UNRWA chief Philippe Lazzarini has called the suspension of funding an “additional collective punishment” and promptly dismissed the accused aid workers from their posts and began an investigation.

Whatever the guilt – or not – of those 12 workers, UNRWA needs to continue its life-saving work at this critical time for Palestinians. Some other countries, like Ireland, Denmark and Belgium, have continued their funding of the organisation, with the Irish Tánaiste (deputy prime minister) saying “Israel has launched a disinformation campaign against Unrwa. Sufficient aid is still not reaching civilians in Gaza and that is clearly unacceptable”.

He added that “if Unrwa was allowed to disappear it would be held by the Palestinian refugees as a betrayal by the international community, as an abandonment and ultimately impact their aspiration for self determination”.

The UK, one of the countries that is refusing to provide aid to UNRWA, is nonetheless happy to continue exporting arms to Israel, despite the government’s own criteria including that it should “not grant a licence if [the department] determines there is a clear risk that the items might be used to commit or facilitate a serious violation of international humanitarian law”.

Sacha Deshmukh, Amnesty International UK’s chief executive, told openDemocracy:

“The UK’s arms export system is based on the principle of avoiding a clear risk of British weapons being used to commit serious violations of international law. There’s mounting evidence that Israel’s military conduct in Gaza during the last week has included indiscriminate attacks which have killed and injured large numbers of Palestinian civilians.

“The government needs to follow its own rules and urgently suspend export licences for all arms transfers to Israel that risk being used to commit further unlawful attacks.”

Even if the 12 accused of UNRWA are guilty – and we so far have no independent decision on that – using that to punish the millions of Palestinians who have already lost everything is indefensible.

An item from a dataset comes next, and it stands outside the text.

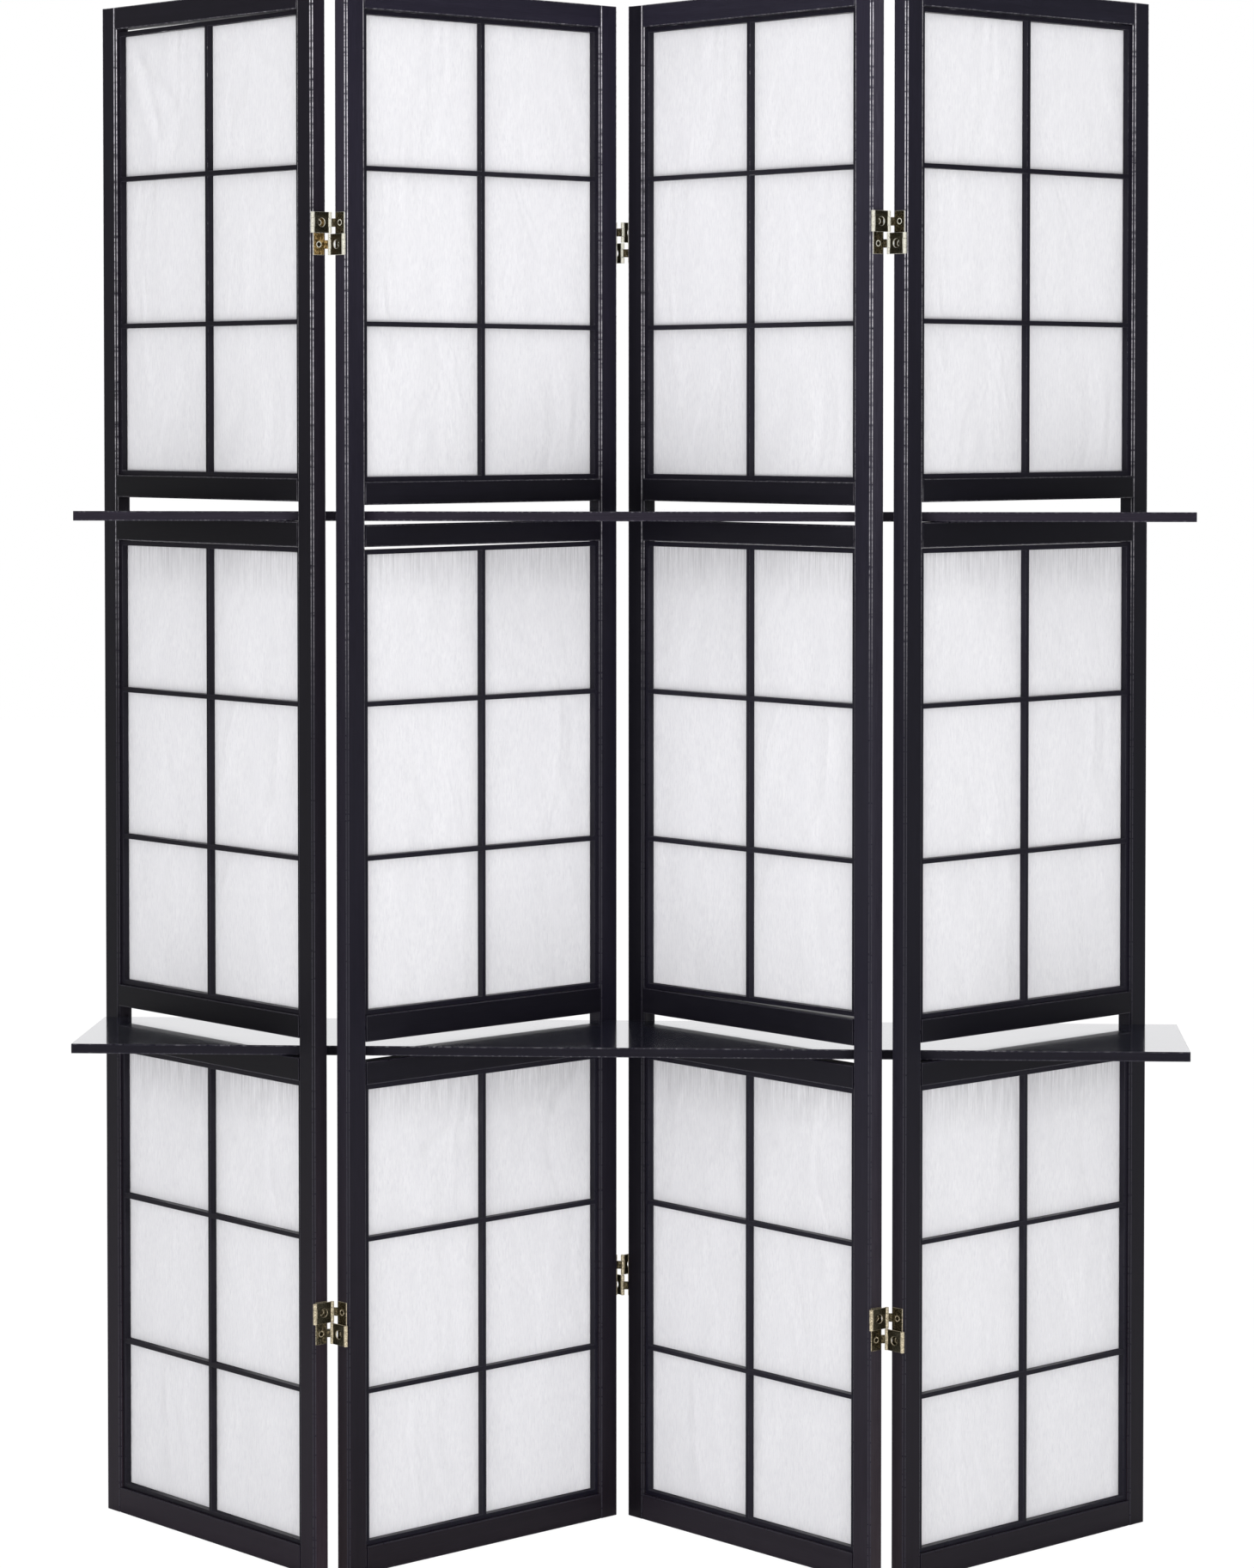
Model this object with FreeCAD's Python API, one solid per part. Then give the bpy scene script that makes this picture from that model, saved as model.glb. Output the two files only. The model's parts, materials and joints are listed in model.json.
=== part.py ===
"""Four-panel folding screen with paper behind wooden lattices and two shelf boards.

The panels stand in a zigzag. Each one is a frame of two stiles and six rails that holds three
lattice inserts with paper behind them, and leaves two slots through which the long shelf boards
pass. Neighbouring panels are joined by two double-action hinges: two leaves on the stile edges
and two half-height links between them, on four short pins.

Lengths are in millimetres and angles in degrees. In the frame of a panel x runs along its width
from the left stile, y runs from the front face to the back face and z is up.
"""
import FreeCAD, Part
import math
import os

VEC = FreeCAD.Vector
UP = VEC(0, 0, 1)
ALONG_X = VEC(1, 0, 0)
ALONG_Y = VEC(0, 1, 0)
HALF_TURN = 180.0

# The panels and the zigzag
panel_height = 1785.0
panel_width = 415.0
panel_thickness = 19.0
fold_angle = 46.4
closed_angle = 89.5

# The frame of a panel
stile_width = 28.0
stile_chamfer = 2.2
top_rail_width = 26.0
shelf_rail_width = 26.0
bottom_rail_width = 30.0
rail_chamfer = 0.8
slot_height = 22.5
slot_count = 2
tenon_length = 15.0
tenon_thickness = 8.0
tenon_shoulder = 4.0
glue_line = 0.1

# The slots lie evenly but for two things: the upper ones are a little high, and those of the two
# inner panels a little low, so that the shelves lie on the outer panels and clear of the inner ones
upper_slot_rise = 2.4
inner_slot_drop = 3.8

# The lattice inserts and their paper
lattice_bar = 5.5
lattice_depth = 8.0
lattice_recess = 4.0
lattice_columns = 2
lattice_rows = 3
insert_side_play = 0.3
insert_top_play = 0.6
insert_wedge = 2.6
paper_thickness = 0.6
paper_inset = 1.2

# The shelf boards, and how much longer they are than the standing zigzag is wide
shelf_extra_length = 27.6
shelf_depth = 227.0
shelf_thickness = 11.0
shelf_chamfer = 0.8
shelf_lift = 0.3
shelf_back_clearance = 0.8
shelf_shift = 21.5
shelf_stagger = 2.3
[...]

If we are “lucky”, we are watching the genocide on our screens. If we are terrifyingly unlucky, we are experiencing it firsthand. Many of us have people we love in immediate danger, and if the bombs were not enough, starving to death should not be an additional concern for those trying to flee the horror.

Allowing this humanitarian disaster to continue to unfold is unconscionable enough without preventing aid from getting to some of the most vulnerable people on earth because 0.09% of a UN agency’s staff are accused of immoral and violent acts.